Clausola di territorialità in bando di gara: fermi tutti!
I giudici di Palazzo Spada si interrogano sulla legittimità di una clausola di territorialità, apposta negli atti di una procedura di gara pubblica.
Questi i fatti. La SA pubblicava lettera di invito per l’affidamento del servizio di manutenzione ordinaria e straordinaria di automezzi per il triennio 2018/2020, inserendo nella lex specialis di gara una clausola di territorialità con la quale imponeva ai partecipanti di possedere una sede operativa ad una distanza minima dalle sedi della SA medesima.

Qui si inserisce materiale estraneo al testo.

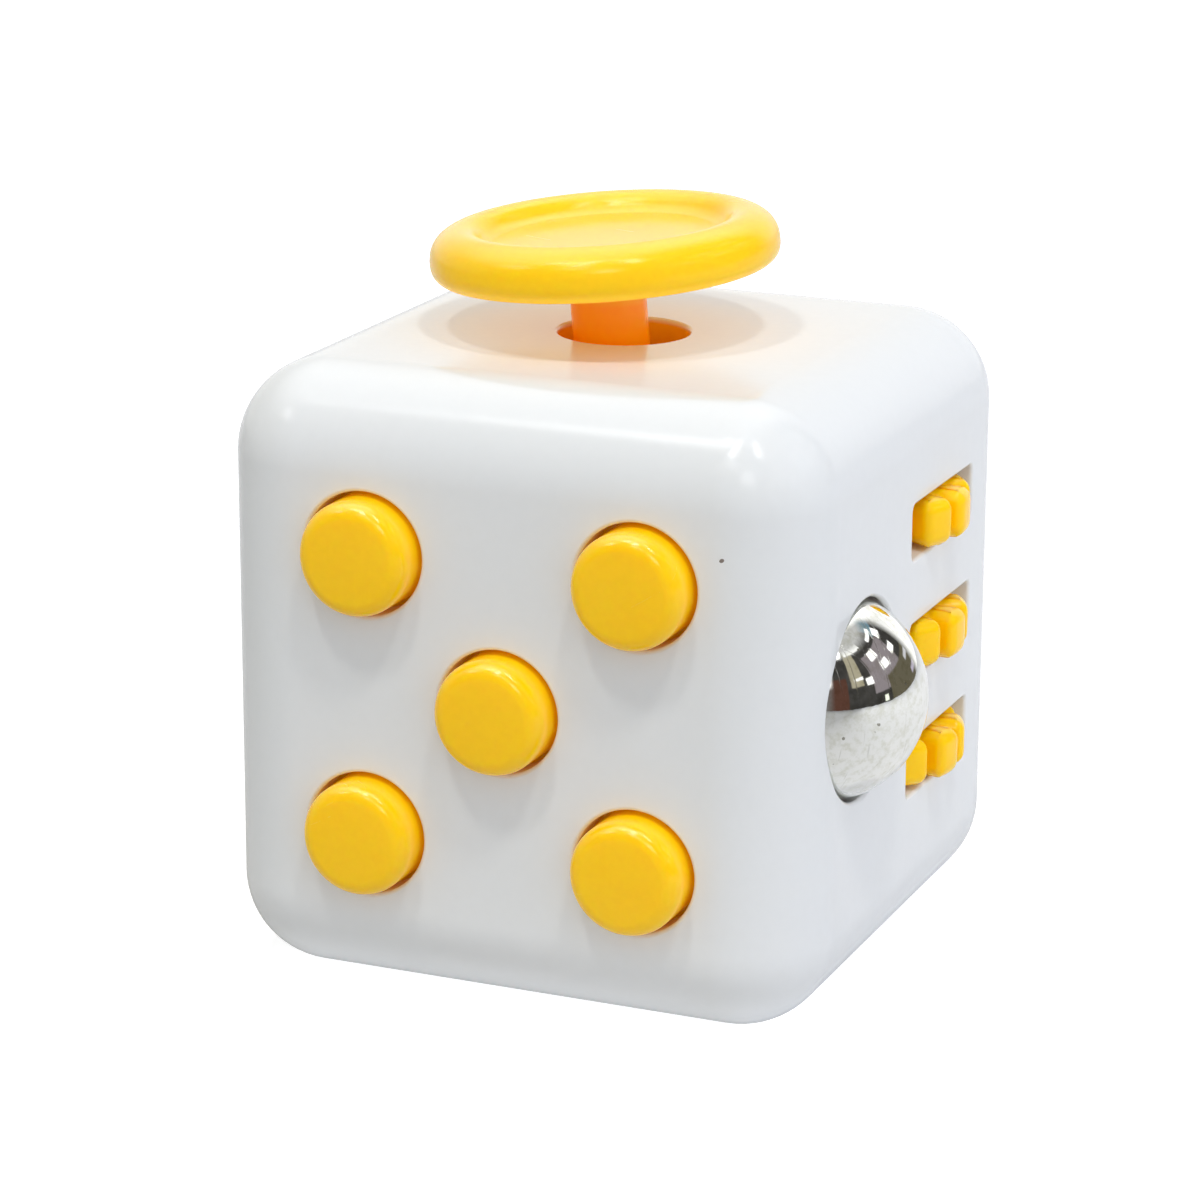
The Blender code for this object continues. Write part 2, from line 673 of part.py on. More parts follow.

Il Consorzio – ricorrente in primo grado – presentava invano istanza di autotutela, chiedendo la modifica del criterio di aggiudicazione e della “clausola di territorialità” e per l’effetto non presentava offerta, adendo invece il Collegio.
Quest’ultimo, da parte sua, accoglieva le rimostranze avanzate dal Consorzio, ritenendo illegittima la clausola di territorialità in quanto violante il criterio della par condicio tra gli operatori, e parimenti non ammissibile il ricorso al criterio di aggiudicazione adottato dalla SA, in quanto non si trattava di servizio standardizzato e/o ripetitivo.

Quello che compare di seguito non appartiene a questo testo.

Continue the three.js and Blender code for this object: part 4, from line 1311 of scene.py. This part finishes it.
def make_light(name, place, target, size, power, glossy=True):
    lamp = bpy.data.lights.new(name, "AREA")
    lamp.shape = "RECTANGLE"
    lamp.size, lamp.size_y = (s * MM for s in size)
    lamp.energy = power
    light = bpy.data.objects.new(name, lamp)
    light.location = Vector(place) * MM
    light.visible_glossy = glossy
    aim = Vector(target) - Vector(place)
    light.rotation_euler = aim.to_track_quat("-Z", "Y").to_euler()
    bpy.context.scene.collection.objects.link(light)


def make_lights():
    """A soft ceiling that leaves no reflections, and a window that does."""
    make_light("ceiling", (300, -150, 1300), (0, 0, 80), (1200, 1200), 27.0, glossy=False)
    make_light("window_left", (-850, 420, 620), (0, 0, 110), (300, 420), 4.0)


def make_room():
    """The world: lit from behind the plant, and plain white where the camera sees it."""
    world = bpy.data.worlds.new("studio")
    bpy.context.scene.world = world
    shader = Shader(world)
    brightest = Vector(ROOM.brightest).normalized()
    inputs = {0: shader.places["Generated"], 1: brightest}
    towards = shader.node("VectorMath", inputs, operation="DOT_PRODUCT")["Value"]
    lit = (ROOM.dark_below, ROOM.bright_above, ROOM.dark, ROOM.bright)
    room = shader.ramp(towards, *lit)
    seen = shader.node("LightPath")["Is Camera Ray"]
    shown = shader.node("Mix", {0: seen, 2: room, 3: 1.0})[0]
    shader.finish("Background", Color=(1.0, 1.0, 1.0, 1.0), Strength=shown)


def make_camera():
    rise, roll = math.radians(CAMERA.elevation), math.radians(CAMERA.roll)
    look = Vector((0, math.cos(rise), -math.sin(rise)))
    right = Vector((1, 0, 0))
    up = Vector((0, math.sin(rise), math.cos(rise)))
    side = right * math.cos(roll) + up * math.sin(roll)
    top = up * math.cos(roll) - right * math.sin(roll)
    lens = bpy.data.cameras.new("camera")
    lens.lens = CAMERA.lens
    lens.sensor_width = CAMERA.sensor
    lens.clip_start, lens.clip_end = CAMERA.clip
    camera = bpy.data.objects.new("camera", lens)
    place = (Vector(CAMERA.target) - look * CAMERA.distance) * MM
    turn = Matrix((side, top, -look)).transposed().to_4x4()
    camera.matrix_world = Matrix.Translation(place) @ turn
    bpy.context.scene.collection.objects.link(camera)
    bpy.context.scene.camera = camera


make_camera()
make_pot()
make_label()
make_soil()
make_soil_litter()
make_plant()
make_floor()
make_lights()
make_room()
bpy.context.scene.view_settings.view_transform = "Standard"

Avverso tale pronuncia, la SA propone gravame innanzi il Supremo consesso amministrativo, lamentando il travisamento dei fatti in relazione al requisito della territorialità e al criterio di aggiudicazione del prezzo più basso.
I giudici di Palazzo Spada, tuttavia, non ritengono persuasive le argomentazioni dell’appellante, respingendo il ricorso in quanto la clausola di territorialità è “preclusiva della partecipazione di operatori che… non si trovino nelle sole frazioni indicate dalla lex specialis, ovvero… ad una distanza di soli 0,5 chilometri dal confine comunale con le frazioni abitate e/o industriali. L’irragionevolezza è ravvisabile nella ristrettezza degli eterogenei parametri fissati dalla lettera di invito, che, per quanto finalizzati all’economicità, violano in modo non proporzionato i principi di libera concorrenza e di massima partecipazione, di matrice anche eurounitaria, i quali vietano ogni discriminazione dei concorrenti ratione loci.”
Conclude, quindi, il Collegio che “La comparazione degli interessi ha condivisibilmente indotto il primo giudice ad affermare che i limiti prima indicati di localizzazione territoriale incidono sulla par condicio della procedura «consentendo la partecipazione solo a imprese che risultino avere una sede entro un ristrettissimo perimetro, con l’effetto di favorire determinati operatori a discapito di altri, senza che detto discrimine appaia giustificato o proporzionato in relazione ad un qualche interesse ritenuto prevalente»”.